>>>>
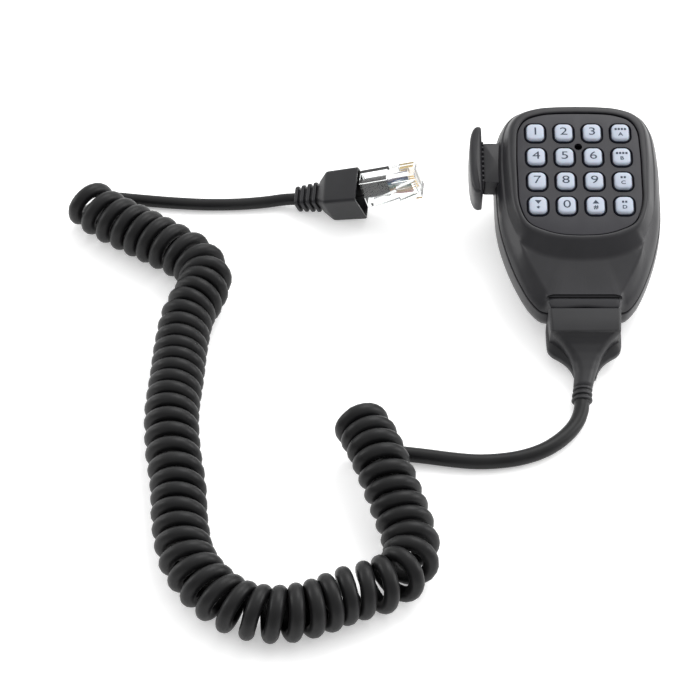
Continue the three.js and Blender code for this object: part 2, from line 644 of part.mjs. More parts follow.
// One rounded rectangle across the boot's axis: thick towards the near side, wide up the plug's width.
function bootSection(x, thick, wide, radius) {
  const steps = 6;
  const corners = [[1, 1], [-1, 1], [-1, -1], [1, -1]];
  return corners.flatMap(([sx, sy], quarter) => Array.from({ length: steps }, (_, i) => {
    const angle = (quarter + i / (steps - 1)) * (Math.PI / 2);
    return new THREE.Vector3(
      sx * (thick / 2 - radius) + radius * Math.cos(angle),
      sy * (wide / 2 - radius) + radius * Math.sin(angle),
      x,
    );
  }));
}

function plugBoot() {
  const rings = [];
  for (let i = 0; i < BOOT_RIBS; i += 1) {
    const start = BOOT_END_X + i * BOOT_RIB_PITCH;
    const thick = 8.4 + i * 0.4;
    const wide = 7.2 + i * 0.45;
    rings.push(
      bootSection(start, thick, wide, 2.4),
      bootSection(start + 1.3, thick, wide, 2.4),
      bootSection(start + 1.6, thick - 1.8, wide - 1.8, 1.9),
      bootSection(start + 2.2, thick - 1.8, wide - 1.8, 1.9),
    );
  }
  rings.push(
    bootSection(-16, 10, 9.4, 2.2),
    bootSection(-12.8, BOOT_SIZE - 0.8, BOOT_SIZE - 0.8, 1.6),
    bootSection(0, BOOT_SIZE, BOOT_SIZE, 1.4),
  );
  const hood = closedStack([
    bootSection(-12, 9.6, 9.2, 1),
    bootSection(-9, BOOT_SIZE - 3, BOOT_SIZE - 3, 1),
    bootSection(1, BOOT_SIZE - 2.2, BOOT_SIZE - 2.2, 0.8),
  ]);
  const bore = closedStack([bootSection(BOOT_END_X - 1, 5.2, 5.2, 2.5), bootSection(-11, 5.2, 5.2, 2.5)]);
  return cut(closedStack(rings), hood, bore).rotateY(Math.PI / 2);
}

// A solid through rings of equal count, closed by a fan at each end.
function closedStack(rings) {
  const count = rings[0].length;
  const index = [];
  for (let k = 0; k + 1 < rings.length; k += 1) {
    for (let i = 0; i < count; i += 1) {
      const next = (i + 1) % count;
      const low = k * count;
      index.push(low + i, low + next, low + count + next, low + i, low + count + next, low + count + i);
    }
  }
  const top = (rings.length - 1) * count;
  for (let i = 1; i + 1 < count; i += 1) {
    index.push(0, i + 1, i, top, top + i, top + i + 1);
  }
  const geometry = new THREE.BufferGeometry();
  const flat = rings.flat().flatMap((p) => [p.x, p.y, p.z]);
  geometry.setAttribute('position', new THREE.Float32BufferAttribute(flat, 3));
  geometry.setIndex(index);
  return geometry;
}

function plugParts(part) {
  const bootFrame = axisFrame([-74.8, 40.2, 12.1], -10, 17, -16);
  node(bootFrame, 'plug_boot', 'rubber', plugBoot());
  part.add(bootFrame);
  const plug = axisFrame([-74, 42, 12.4], -5, 18, 4);
  node(plug, 'plug_body', 'clear', plugBody());
  node(plug, 'plug_latch', 'clear', plugLatch());
  for (let i = 0; i < CONTACTS; i += 1) {
    const y = contactY(i);
    const back = -PLUG_THICK / 2;
    const blade = box([15, y - 0.16, back + 0.25], [PLUG_LENGTH - 1.3, y + 0.16, back + 1.7]);
    node(plug, `plug_contact_${i + 1}`, 'gold', blade);
  }
  node(plug, 'core_ribbon', 'cores', box([10.6, -4, -0.9], [18, 4, 0.2]));
  part.add(plug);
}

// ---------------------------------------------------------------- assembly

const part = new THREE.Group();
const mic = new THREE.Group();
mic.rotation.x = TILT;
caseParts(mic);
keypadParts(mic);
talkParts(mic);
node(mic, 'strain_relief', 'rubber', strainRelief());

const extent = new THREE.Box3().setFromObject(mic, true);
mic.position.set(MIC_ORIGIN_X, MIC_ORIGIN_Y, -extent.min.z);

// The microphone, cord and plug as they lie, moved so that the microphone's box is centred on the origin.
const laid = new THREE.Group();
laid.add(mic);
cordParts(laid);
plugParts(laid);
laid.position.y = -(extent.min.y + extent.max.y) / 2 - MIC_ORIGIN_Y;
part.add(laid);

export default part;
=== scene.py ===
"""Hand microphone with a curly cord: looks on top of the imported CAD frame. Metres, +Z up."""

import json
import math

import bmesh
import bpy
from mathutils import Matrix, Vector


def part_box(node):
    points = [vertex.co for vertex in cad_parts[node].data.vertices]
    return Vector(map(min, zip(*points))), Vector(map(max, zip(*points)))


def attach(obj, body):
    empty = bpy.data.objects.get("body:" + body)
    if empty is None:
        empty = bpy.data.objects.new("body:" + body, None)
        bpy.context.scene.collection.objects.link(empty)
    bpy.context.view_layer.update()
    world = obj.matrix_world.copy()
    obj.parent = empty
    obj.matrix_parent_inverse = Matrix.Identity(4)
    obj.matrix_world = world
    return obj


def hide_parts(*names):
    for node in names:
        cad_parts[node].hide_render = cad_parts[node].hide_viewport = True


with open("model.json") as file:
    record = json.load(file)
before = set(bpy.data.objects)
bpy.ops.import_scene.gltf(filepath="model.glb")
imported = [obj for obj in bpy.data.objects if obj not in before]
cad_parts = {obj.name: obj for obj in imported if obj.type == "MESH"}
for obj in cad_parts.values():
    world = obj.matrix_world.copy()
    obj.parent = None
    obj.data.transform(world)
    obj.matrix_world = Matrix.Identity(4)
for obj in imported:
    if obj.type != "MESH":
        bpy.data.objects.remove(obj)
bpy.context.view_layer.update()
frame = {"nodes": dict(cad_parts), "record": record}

MM = 0.001
NODES = frame["nodes"]


def place(x, y, z):
    """A point given in millimetres of the row frame."""
    return Vector((x, y, z)) * MM


# Moves the cord and the plug as laid, so that the microphone is centred on the origin.
LAID_SHIFT = place(0, -1.26138, 0)


# -------------------- camera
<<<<
WORK TO DO: Reproduce exactly, and only, the lines from the one that contains "box is centred on the origin." down to the one that contains "if empty is", both ends included.

REPLY TO THE EXERCISE:
// The microphone, cord and plug as they lie, moved so that the microphone's box is centred on the origin.
const laid = new THREE.Group();
laid.add(mic);
cordParts(laid);
plugParts(laid);
laid.position.y = -(extent.min.y + extent.max.y) / 2 - MIC_ORIGIN_Y;
part.add(laid);

export default part;
=== scene.py ===
"""Hand microphone with a curly cord: looks on top of the imported CAD frame. Metres, +Z up."""

import json
import math

import bmesh
import bpy
from mathutils import Matrix, Vector


def part_box(node):
    points = [vertex.co for vertex in cad_parts[node].data.vertices]
    return Vector(map(min, zip(*points))), Vector(map(max, zip(*points)))


def attach(obj, body):
    empty = bpy.data.objects.get("body:" + body)
    if empty is None:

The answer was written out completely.